To address the computational bottleneck in analyzing massive Earth observation datasets, researchers from Shanghai Jiao Tong University have developed a lightweight machine learning framework that enables satellites to quantify uncertainty in trace gas retrievals in real time.
Traditionally, tracking atmospheric greenhouse gases with high precision required complex physical models that could take minutes per satellite sounding to process. This new probabilistic approach, detailed in the December 26, 2025, issue of the Journal of Remote Sensing, maintains high computational efficiency while providing the reliable estimates of uncertainty necessary for climate science and policy-relevant data assimilation.

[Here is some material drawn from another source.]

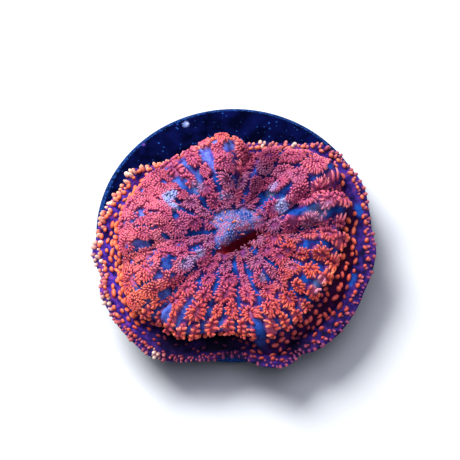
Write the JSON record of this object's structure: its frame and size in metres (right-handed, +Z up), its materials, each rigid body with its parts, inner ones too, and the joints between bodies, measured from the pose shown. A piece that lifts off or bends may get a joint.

The framework was validated using archival data from NASA’s Orbiting Carbon Observatory-2 (OCO-2) mission, covering the period from 2017 to 2024. By combining probabilistic modeling with ensemble learning, the “Fast AI” system achieved retrieval speeds in the millisecond range per sounding—a significant acceleration compared to the minutes required by heritage full-physics algorithms. This speed allows for the rapid processing of global CO2 measurements without sacrificing the scientific reliability required to distinguish between true atmospheric signals and measurement noise.
The shift toward “Orbital Edge AI” is driven by the increasing density of satellite data streams and the limited bandwidth available for downlinking raw information. As next-generation climate missions move toward providing “answers” rather than just “images,” on-board systems must be able to assess their own data quality.
By integrating this uncertainty-aware framework, future satellites can autonomously prioritize high-confidence data for transmission, effectively bridging the gap between data-driven speed and the rigorous standards of meteorological forecasting and carbon cycle monitoring.